* start INFORMATION PROVIDED *

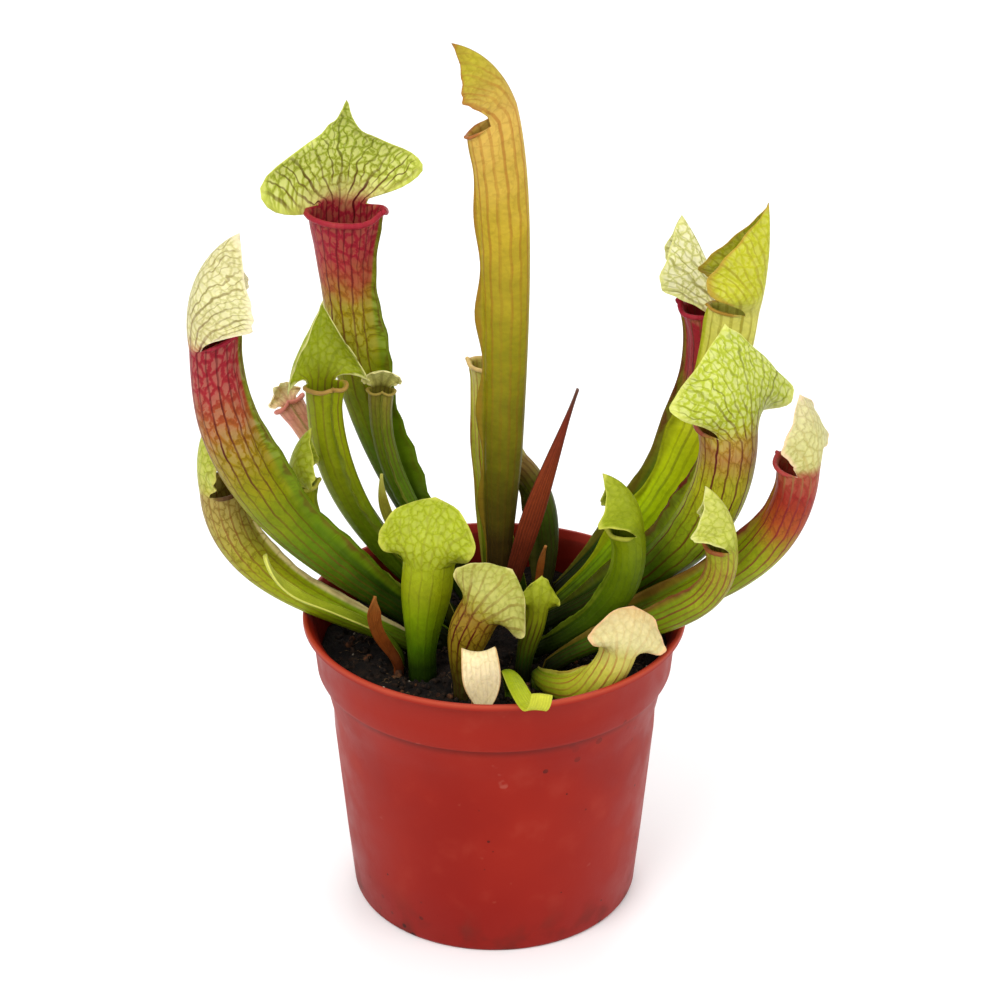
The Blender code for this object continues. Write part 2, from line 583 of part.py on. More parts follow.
def pot_profile():
    """From the middle of the floor up the inside, over the flange and down the outside."""
    rim_inner = RIM_RADIUS - RIM_BREADTH
    rim_under = POT_HEIGHT - RIM_THICKNESS
    rim = [(rim_inner, POT_HEIGHT - 0.4), (rim_inner + RIM_ROUND, POT_HEIGHT),
           (RIM_RADIUS - RIM_ROUND, POT_HEIGHT), (RIM_RADIUS, POT_HEIGHT - RIM_ROUND),
           (RIM_RADIUS, rim_under + 0.2)]
    return [(0.0, POT_FLOOR)] + pot_inside() + rim + [*reversed(POT_OUTSIDE)] + [(0.0, 0.0)]


def build_pot(parts, cutters):
    pot = turned("pot", pot_profile(), parts, principled("terracotta_plastic", TERRACOTTA, 0.42))
    for k in range(DRAIN_HOLES):
        angle = 2 * pi * (k + 0.5) / DRAIN_HOLES
        centre = (DRAIN_CIRCLE * cos(angle), DRAIN_CIRCLE * sin(angle))
        cut(pot, cylinder_cutter(f"drain_{k + 1}", centre, DRAIN_RADIUS, -2.0, POT_FLOOR + 2.0, DRAIN_SIDES,
                                 cutters))


# ---------------------------------------------------------------- soil and rhizome
def wall_radius(z):
    """Inner radius of the pot at a height."""
    radii, heights = zip(*pot_inside())
    return np.interp(z, heights, radii)


def low_points():
    """Points all over the lower halves of the leaves."""
    shares = np.linspace(0, 0.5, 30)
    return np.concatenate([leaf.outline(v) for leaf in LEAVES for v in shares])


def soil_height(x, y, near):
    """Lumpy peat, pressed down where a leaf leans low over it."""
    lumps = sin(0.23 * x + 1.3) * cos(0.19 * y) + 0.6 * sin(0.41 * y - 0.17 * x) + 0.4 * cos(0.53 * x + 0.31 * y)
    away = np.hypot(near[:, 0] - x, near[:, 1] - y)
    limit = (near[:, 2] - SOIL_UNDER_LEAF + SOIL_BANK * np.maximum(away - 2.5, 0)).min()
    return min(SOIL_TOP + SOIL_LUMP * lumps, limit)


def soil_mesh():
    """A plug that fills the pot, with rings of points over its top."""
    m = Skin()
    angles = 2 * pi * np.arange(POT_STEPS) / POT_STEPS
    near = low_points()
    sides = [POT_FLOOR + CLEARANCE] + [z for _, z in pot_inside() if POT_FLOOR + 2 < z < SOIL_TOP - 3]
    rings = [m.row([(r * cos(a), r * sin(a), z) for a in angles])
             for r, z in ((float(wall_radius(z)) - CLEARANCE, z) for z in sides)]
    edge = float(wall_radius(SOIL_TOP - 2.0)) - CLEARANCE
    for k in range(SOIL_RINGS):
        r = edge * (1 - k / SOIL_RINGS)
        rings.append(m.row([(r * cos(a), r * sin(a), soil_height(r * cos(a), r * sin(a), near)) for a in angles]))
    m.tube(rings)
    m.cap(rings[0][::-1], (0.0, 0.0, sides[0]))
    m.cap(rings[-1], (0.0, 0.0, soil_height(0.0, 0.0, near)))
    return m.arrays()


def rhizome_points(grow):
    """A knobbly lump, grown outwards by a margin: rings of points from its bottom to its top."""
    rings = []
    for k in range(RHIZOME_RINGS + 1):
        tilt = pi * k / RHIZOME_RINGS
        ring = []
        for a in 2 * pi * np.arange(RHIZOME_STEPS) / RHIZOME_STEPS:
            knob = 1 + 0.08 * sin(3 * a + 0.7) * sin(tilt) + 0.05 * cos(5 * a) * sin(2 * tilt)
            way = np.array([sin(tilt) * cos(a), sin(tilt) * sin(a), -cos(tilt)])
            ring.append(np.array(RHIZOME_MIDDLE) + way * (np.array(RHIZOME_HALF) * knob + grow))
        rings.append(ring)
    return rings


def rhizome_mesh(grow=0.0):
    m = Skin()
    bottom, *middle, top = rhizome_points(grow)
    rows = [m.row(ring) for ring in middle]
    m.tube(rows)
    m.cap(rows[0][::-1], bottom[0])
    m.cap(rows[-1], top[0])
    return m.arrays()


def build_soil(parts, cutters):
    soil = mesh_object("soil", *soil_mesh(), parts, principled("peat", PEAT, 0.95))
    pocket = mesh_object("rhizome_pocket", *rhizome_mesh(POCKET_CLEARANCE), bpy.context.scene.collection)
    bpy.context.scene.collection.objects.unlink(pocket)
    cut(soil, hide_cutter(pocket, cutters))
    for leaf in LEAVES:
        bottom = FOOT_HEIGHT - SUNK - CLEARANCE
        if over_rhizome(leaf):
            bottom = RHIZOME_MIDDLE[2]
        radius = (leaf.stub_radius() + CLEARANCE) / cos(pi / HOLE_SIDES)
        cut(soil, cylinder_cutter(f"hole_{leaf.name}", leaf.foot, radius, bottom, SOIL_TOP + 6.0, HOLE_SIDES,
                                  cutters))
    mesh_object("rhizome", *rhizome_mesh(), parts, principled("crown", CROWN, 0.85))


def over_rhizome(leaf):
    offset = (leaf.foot - RHIZOME_MIDDLE)[:2] / RHIZOME_HALF[:2]
    return np.hypot(*offset) < 0.7


# ---------------------------------------------------------------- leaves
def build_leaves(parts):
    for leaf in LEAVES:
        material = principled(f"{leaf.name}_colour", leaf.colour, 0.38)
        smooth(mesh_object(leaf.name, *leaf.mesh(), parts, material))


def main():
    for obj in list(bpy.data.objects):
        bpy.data.objects.remove(obj, do_unlink=True)
    parts = fresh_collection(COLLECTION)
    cutters = fresh_collection("cutters")
    build_pot(parts, cutters)
    build_soil(parts, cutters)
    build_leaves(parts)


main()
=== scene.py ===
"""The look of the potted pitcher plant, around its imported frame.

Every leaf stands in for its CAD node as one fine skin: the same tube, wing and hood with a rolled lip,
a deep throat, thin margins and a material of veins and net that follow the leaf.  Shapes are made in
millimetres and scaled to metres when they become meshes.
"""
import bmesh
import bpy
import numpy as np
from math import atan2, cos, degrees, pi, radians, sin, tan
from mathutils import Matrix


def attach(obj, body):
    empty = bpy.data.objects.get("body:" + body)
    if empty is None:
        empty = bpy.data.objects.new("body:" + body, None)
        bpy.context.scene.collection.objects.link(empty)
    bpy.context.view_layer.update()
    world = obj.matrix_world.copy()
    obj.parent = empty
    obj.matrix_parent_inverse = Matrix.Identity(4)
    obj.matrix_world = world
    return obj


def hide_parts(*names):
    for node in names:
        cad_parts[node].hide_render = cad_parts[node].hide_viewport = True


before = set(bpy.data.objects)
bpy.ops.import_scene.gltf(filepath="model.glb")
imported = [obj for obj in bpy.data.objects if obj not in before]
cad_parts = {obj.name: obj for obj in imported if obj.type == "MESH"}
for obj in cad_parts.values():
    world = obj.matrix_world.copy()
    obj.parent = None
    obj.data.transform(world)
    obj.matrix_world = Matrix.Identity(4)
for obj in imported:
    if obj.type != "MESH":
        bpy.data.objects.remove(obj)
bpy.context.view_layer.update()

MM = 0.001
UP = np.array((0.0, 0.0, 1.0))

# ---------------------------------------------------------------- camera, light and floor
CAMERA_DISTANCE = 0.830
CAMERA_PITCH = radians(26.45)
CAMERA_HEIGHT_AIMED = 0.136
CAMERA_SIDE = 0.0018
LENS = 97.2
LIGHTS_AIM = (0, 0, 0.12)
LIGHTS = {                       # place, size and power
    "key": ((-0.5, -0.7, 1.1), 0.8, 9.0),
    "fill": ((0.9, -0.5, 0.7), 0.9, 4.0),
    "back": ((0.1, 0.9, 0.9), 0.8, 4.0),
}
SKY_WHITE = (1.0, 1.0, 1.0, 1.0)
SKY_STRENGTH = 0.9
FLOOR_WHITE = (0.93, 0.93, 0.93)
FLOOR_SIDES = (-3000.0, 3000.0)


def linked(name, data):
    """A new object in the scene."""
    obj = bpy.data.objects.new(name, data)
    bpy.context.scene.collection.objects.link(obj)
    return obj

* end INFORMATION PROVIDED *

Exactly as written, quote the lines from the one that has "smooth(mesh_object(leaf.name, *leaf.mesh(), parts, material))" down to the one that has "bpy.data.objects.remove(obj)", and include both.

        smooth(mesh_object(leaf.name, *leaf.mesh(), parts, material))


def main():
    for obj in list(bpy.data.objects):
        bpy.data.objects.remove(obj, do_unlink=True)
    parts = fresh_collection(COLLECTION)
    cutters = fresh_collection("cutters")
    build_pot(parts, cutters)
    build_soil(parts, cutters)
    build_leaves(parts)


main()
=== scene.py ===
"""The look of the potted pitcher plant, around its imported frame.

Every leaf stands in for its CAD node as one fine skin: the same tube, wing and hood with a rolled lip,
a deep throat, thin margins and a material of veins and net that follow the leaf.  Shapes are made in
millimetres and scaled to metres when they become meshes.
"""
import bmesh
import bpy
import numpy as np
from math import atan2, cos, degrees, pi, radians, sin, tan
from mathutils import Matrix


def attach(obj, body):
    empty = bpy.data.objects.get("body:" + body)
    if empty is None:
        empty = bpy.data.objects.new("body:" + body, None)
        bpy.context.scene.collection.objects.link(empty)
    bpy.context.view_layer.update()
    world = obj.matrix_world.copy()
    obj.parent = empty
    obj.matrix_parent_inverse = Matrix.Identity(4)
    obj.matrix_world = world
    return obj


def hide_parts(*names):
    for node in names:
        cad_parts[node].hide_render = cad_parts[node].hide_viewport = True


before = set(bpy.data.objects)
bpy.ops.import_scene.gltf(filepath="model.glb")
imported = [obj for obj in bpy.data.objects if obj not in before]
cad_parts = {obj.name: obj for obj in imported if obj.type == "MESH"}
for obj in cad_parts.values():
    world = obj.matrix_world.copy()
    obj.parent = None
    obj.data.transform(world)
    obj.matrix_world = Matrix.Identity(4)
for obj in imported:
    if obj.type != "MESH":
        bpy.data.objects.remove(obj)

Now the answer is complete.